Three men are sitting in a lab. The man on the left is wearing a white shirt with a blue patterned tie. He has short black hair and glasses. The man in the middle is wearing a grey blazer over a striped shirt. He has short, curly dark brown hair with some grey. He is holding a small electronic device. The man on the right is wearing a black blazer over a dark navy shirt. He has short dark brown hair with some grey.

Brain-controlled exoskeleton offers hope for spinal cord injury patients

People living with spinal cord injury and paraplegia may one day be able to walk again using an exoskeleton controlled by their brain, a new study suggests.

Researchers in the US have developed a bidirectional brain-computer interface (BDBCI), which allows a person to control a robotic walking exoskeleton using brain signals and receive artificial leg sensations through direct electrical stimulation of the sensory cortex.

They say the system addresses the limitations of existing exoskeletons, which rely on manual control and provide no sensory feedback, resulting in reduced gait speed and an increased risk of falls.
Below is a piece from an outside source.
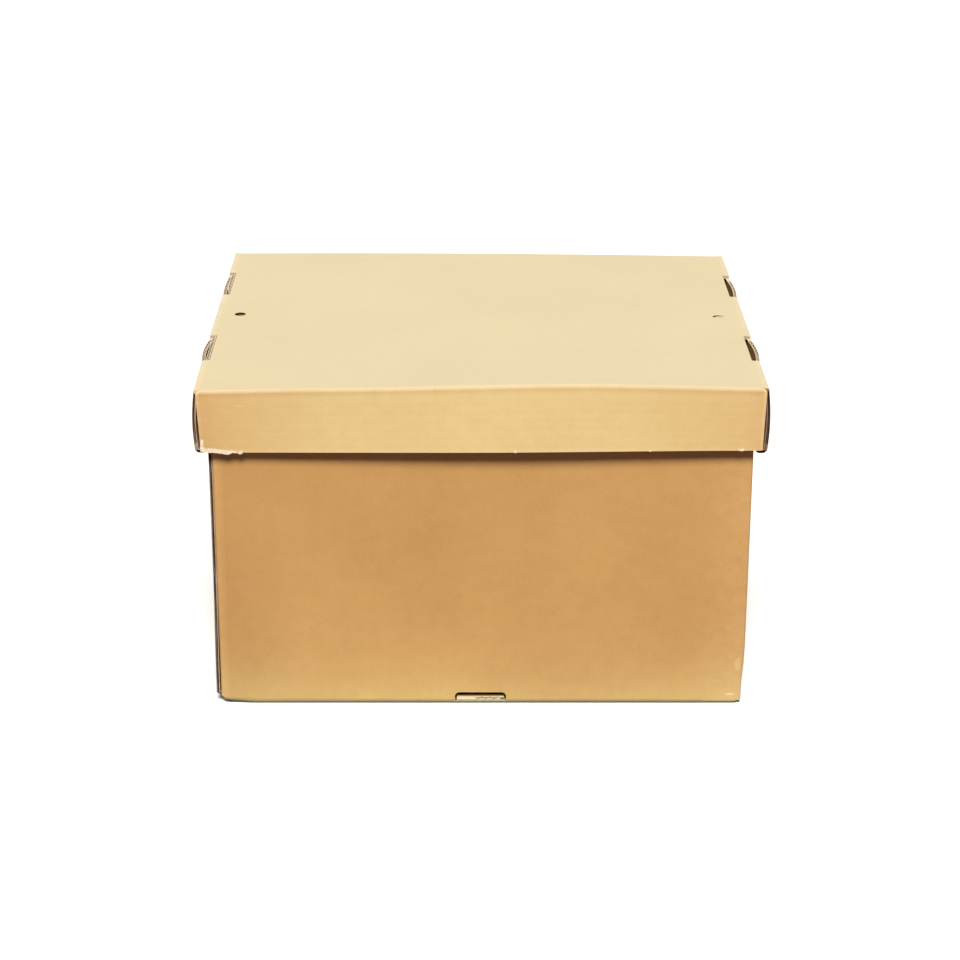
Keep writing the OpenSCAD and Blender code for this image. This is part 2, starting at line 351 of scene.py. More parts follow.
class Sheet:
    """Collects the patches of one folded sheet and makes one closed mesh of them."""

    def __init__(self, name: str, board: Board = BOARD) -> None:
        """Starts an empty sheet of a board."""
        self.name, self.board = name, board
        self.points: list[Array] = []
        self.flat: list[Array] = []
        self.rubs_and_painted_light: list[Array] = []
        self.faces: list[Array] = []
        self.skins: list[Array] = []
        self.count = 0

    def _points(self, patch: Patch, u: Array, v: Array, w: Array) -> int:
        """Adds points of the blank, folded into space, and returns the first one's number."""
        w = np.broadcast_to(w, u.shape)
        first = self.count
        self.points.append(patch.place(u, v, w))
        self.flat.append(np.stack([u, v, w], axis=-1) * MM)
        self.rubs_and_painted_light.append(patch.rub_and_painted_light(u, v))
        self.count += len(u)
        return first

    def _faces(self, faces: Array, skin: Skin, turned: bool = False) -> None:
        """Adds four-sided faces of one skin, turned over where the patch is left-handed."""
        self.faces.append(faces[:, ::-1] if turned else faces)
        self.skins.append(np.full(len(faces), skin.value))

    def add(self, patch: Patch) -> None:
        """Adds both faces of a patch, its cut edges and the flutes seen in them."""
        half = self.board.half
        u, v = patch.at_u.ravel(), patch.at_v.ravel()
        number = np.arange(u.size).reshape(patch.at_u.shape)
        turned = self._left_handed(patch)
        outer = self._points(patch, u, v, np.full(u.size, half))
        inner = self._points(patch, u, v, np.full(u.size, -half))
        i, j = np.nonzero(patch.kept)
        corners = [number[i, j], number[i + 1, j], number[i + 1, j + 1], number[i, j + 1]]
        quads = np.stack(corners, axis=-1)
        self._faces(quads + outer, Skin.OUTER, turned)
        self._faces(quads + inner, Skin.INNER, not turned)
        edges, joined = self._edges(patch, number)
        self._cut_edges(patch, edges, joined, outer, inner, turned)
        self._flutes(patch, turned)

    def _left_handed(self, patch: Patch) -> bool:
        """Whether the steps along u, v and w make a left-handed turn in space."""
        i, j = np.argwhere(patch.kept)[len(np.argwhere(patch.kept)) // 2]
        steps = np.eye(4)[1:] * 0.01
        u = (patch.u[i] + patch.u[i + 1]) / 2 + steps[0]
        v = (patch.v[j] + patch.v[j + 1]) / 2 + steps[1]
        p = patch.place(u, v, steps[2])
        return float(np.dot(np.cross(p[1] - p[0], p[2] - p[0]), p[3] - p[0])) < 0.0

    def _edges(self, patch: Patch, number: Array) -> tuple[Array, Array]:
        """Edges with material on one side only, drawn with the material on their left.

        Args:
            patch: The patch.
            number: Number of each lattice point.

        Returns:
            The edges as pairs of points, and the points on seams.
        """
        side = np.pad(patch.kept, 1)
        below, above = side[1:-1, :-1], side[1:-1, 1:]
        mid_u = (patch.u[:-1] + patch.u[1:]) / 2
        open_row = np.zeros_like(below)
        for v, low, high in patch.seams:
            at = np.argmin(np.abs(patch.v - v))
            open_row[:, at] |= (mid_u > low) & (mid_u < high)
        a, b = number[:-1, :], number[1:, :]
        up = above & ~below & ~open_row
        down = below & ~above & ~open_row
        pairs = [np.stack([a[up], b[up]], -1), np.stack([b[down], a[down]], -1)]
        before, after = side[:-1, 1:-1], side[1:, 1:-1]
        a, b = number[:, :-1], number[:, 1:]
        left, right = before & ~after, after & ~before
        pairs += [np.stack([a[left], b[left]], -1), np.stack([b[right], a[right]], -1)]
        at = np.nonzero(open_row)
        joined = np.unique(np.concatenate([number[at], number[at[0] + 1, at[1]]]))
        return np.concatenate(pairs), joined

    def _cut_edges(
        self, patch: Patch, edges: Array, joined: Array, outer: int, inner: int, turned: bool
    ) -> None:
        """Closes the cut edges as liner, hollow, liner.

        The hollow goes inwards along the mean of the two edges' normals, n1 + n2, lengthened by
        2 / |n1 + n2|^2 so that its sides stay parallel. Its depth is 0 where a seam ends and where
        the edge is crushed.
        """
        u, v = patch.at_u.ravel(), patch.at_v.ravel()
        step = np.stack([u[edges[:, 1]] - u[edges[:, 0]], v[edges[:, 1]] - v[edges[:, 0]]], -1)
        step /= np.maximum(np.linalg.norm(step, axis=1, keepdims=True), LEAST)
        normal = np.stack([-step[:, 1], step[:, 0]], -1)
        total = np.zeros((u.size, 2))
        np.add.at(total, edges[:, 0], normal)
        np.add.at(total, edges[:, 1], normal)
        used = np.unique(edges)
        into = total[used]
        into *= 2.0 / np.maximum((into**2).sum(axis=1, keepdims=True), 0.6)
        into *= self.board.hollow
        into[np.isin(used, joined) | patch.is_crushed(u[used], v[used])] = 0.0
        lip = self.board.half - self.board.liner
        rows = [(0.0, lip), (1.0, lip), (1.0, -lip), (0.0, -lip)]
        slot = np.full(u.size, -1)
        slot[used] = np.arange(len(used))
        starts = [
            self._points(patch, u[used] + into[:, 0] * d, v[used] + into[:, 1] * d, np.array(w))
            for d, w in rows
        ]
        near, far = edges[:, 0], edges[:, 1]
        ladder = [(near + outer, far + outer)]
        ladder += [(slot[near] + first, slot[far] + first) for first in starts]
        ladder += [(near + inner, far + inner)]
        skins = [Skin.CUT, Skin.HOLLOW, Skin.HOLLOW, Skin.HOLLOW, Skin.CUT]
        for (a, b), (c, d), skin in zip(ladder[:-1], ladder[1:], skins):
            self._faces(np.stack([a, c, d, b], -1), skin, turned)

    def _flutes(self, patch: Patch, turned: bool) -> None:
        """Lays the fluted medium into each straight cut edge."""
        side = np.pad(patch.kept, 1)
        views = ((patch.v, patch.u, patch.at_v, side), (patch.u, patch.v, patch.at_u.T, side.T))
        for axis, (rows, lines, lattice, cells) in enumerate(views):
            across = (patch.flutes is Flutes.ALONG_V) ^ bool(axis)
            for number, row in enumerate(rows):
                straight = np.abs(lattice[:, number] - row) < TINY
                before, after = cells[1:-1, number], cells[1:-1, number + 1]
                for sign, edge in ((1, after & ~before), (-1, before & ~after)):
                    for run in self._runs(lines, edge & straight[:-1] & straight[1:]):
                        if axis or not self._joined(patch, row, *run):
                            self._ribbon(patch, run, row, sign, axis, across, turned)

    def _runs(self, lines: Array, flags: Array) -> list[Pair]:
        """Ends of each unbroken run of flagged spaces between the lines."""
        change = np.diff(np.pad(flags.astype(int), 1))
        begins, ends = np.nonzero(change == 1)[0], np.nonzero(change == -1)[0]
        return [(float(lines[a]), float(lines[b])) for a, b in zip(begins, ends)]

    def _joined(self, patch: Patch, v: float, low: float, high: float) -> bool:
        """Whether a run lies on a seam."""
        mid = (low + high) / 2
        return any(abs(v - s[0]) < TINY and s[1] < mid < s[2] for s in patch.seams)

    def _ribbon(
        self, patch: Patch, run: Pair, at: float, sign: int, axis: int, across: bool, turned: bool
    ) -> None:
        """Lays one ribbon of fluted paper along a cut edge.

        Across the flutes its height is A sin(2 pi q / pitch). Along them the cut meets one
        slope of a flute, so the height drifts slowly: A sin of two long waves.

        Args:
            patch: The patch that is cut.
            run: Both ends of the ribbon, along the edge.
            at: Place of the edge across it.
            sign: 1 where the board lies above the edge, -1 below.
            axis: 0 for an edge along u, 1 along v.
            across: Whether the edge crosses the flutes.
            turned: Whether the patch is left-handed.
        """
        low, high = run
        if high - low < 2.0:
            return
        board = self.board
        swing = board.half - board.liner - board.medium / 2
        count = int((high - low) / board.pitch * 10) + 2 if across else int((high - low) / 8) + 3
        q = np.linspace(low + board.ribbon_gap, high - board.ribbon_gap, count)
        height = swing * np.sin(2 * np.pi * q / board.pitch)
        skin = Skin.FLUTE
        if not across:
            wave, drift = board.long_waves
            height = swing * np.sin(2 * np.pi * q / wave + at * 0.7 + np.sin(q / drift))
            skin = Skin.SLOPE
        ring = [(0.2, -0.5), (0.2, 0.5), (board.hollow + 0.6, 0.5), (board.hollow + 0.6, -0.5)]
        starts = []
        for depth, shift in ring:
            side = np.full(count, at + sign * depth)
            u, v = (side, q) if axis else (q, side)
            starts.append(self._points(patch, u, v, height + shift * board.medium))
        over = turned ^ (sign < 0) ^ bool(axis)
        self._faces(bar_faces(starts, count), skin, over)

    def make(self, materials: Materials, warp: Callable[[Array], Array]) -> bpy.types.Object:
        """Makes the mesh, bends it by a warp and joins the seams.

        Args:
            materials: One for each skin, in order.
            warp: Moves points in space, in millimetres.

        Returns:
            The object, at the origin.
        """
        points = warp(np.concatenate(self.points)) * MM
        mesh = bpy.data.meshes.new(self.name)
        mesh.from_pydata(points, [], np.concatenate(self.faces))
        mesh.attributes.new("blank", "FLOAT_VECTOR", "POINT")
        mesh.attributes["blank"].data.foreach_set("vector", np.concatenate(self.flat).ravel())
        mesh.attributes.new("rub_and_painted_light", "FLOAT", "POINT")
        mesh.attributes["rub_and_painted_light"].data.foreach_set("value", np.concatenate(self.rubs_and_painted_light))
        for material in materials:
            mesh.materials.append(material)
        mesh.polygons.foreach_set("material_index", np.concatenate(self.skins))
        shell = bmesh.new()
        shell.from_mesh(mesh)
        bmesh.ops.delete(shell, geom=[v for v in shell.verts if not v.link_faces], context="VERTS")
        bmesh.ops.remove_doubles(shell, verts=shell.verts, dist=WELD_METRES)
        for face in shell.faces:
            face.smooth = True
        shell.to_mesh(mesh)
        shell.free()
        mesh.set_sharp_from_angle(angle=math.radians(MAX_SMOOTH_ANGLE))
        return add_object(self.name, mesh)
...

“Millions of people worldwide suffer from paralysis from spinal cord injury, with loss of lower-extremity motor and sensory function leading to wheelchair dependence and increased risk of serious secondary conditions including heart disease, osteoporosis and pressure ulcers,” said Dr An Do, Associate Professor of Neurology at UC Irvine and co-author of the study.

“Recovering the ability to walk ranks among the highest rehabilitation priorities for paralysed individuals.”

In the study, a 50-year-old woman undergoing epilepsy evaluation operated the BDBCI-controlled exoskeleton after electrodes had been placed on the surface of her brain.

She completed 10 exercises and rapidly achieved a high level of performance, according to the researchers.

Artificial sensation was delivered through direct cortical electrical stimulation, a technique the researchers identify as the safest and most practical option for eliciting leg sensation in ambulatory settings.

To validate artificial sensory feedback, the participant completed a blind step-counting task, correctly identifying steps with an overall accuracy of almost 93%.

She also identified right leg, left leg and null (no stimulation) feelings with 96, 84 and 100 percent accuracy, respectively.

The participant confirmed in all 10 runs that exoskeleton steps triggered matching contralateral leg sensations and reported that the sensory feedback aided task performance.

No adverse events were noted throughout the study, the researchers said.

Looking ahead, the team planning to develop a fully implantable version of the BDBCI to eliminate transdermal components that pose infection risk.

They also hope to test the function of the system on people with complete leg paralysis.

“This work demonstrates that it’s feasible to restore both the motor and sensory dimensions of walking using a single, compact, embedded brain-computer interface system,” said Dr Do.

“We believe this lays a critical foundation for the development of fully implantable systems that could one day give paraplegic patients a meaningful and natural sense of movement.”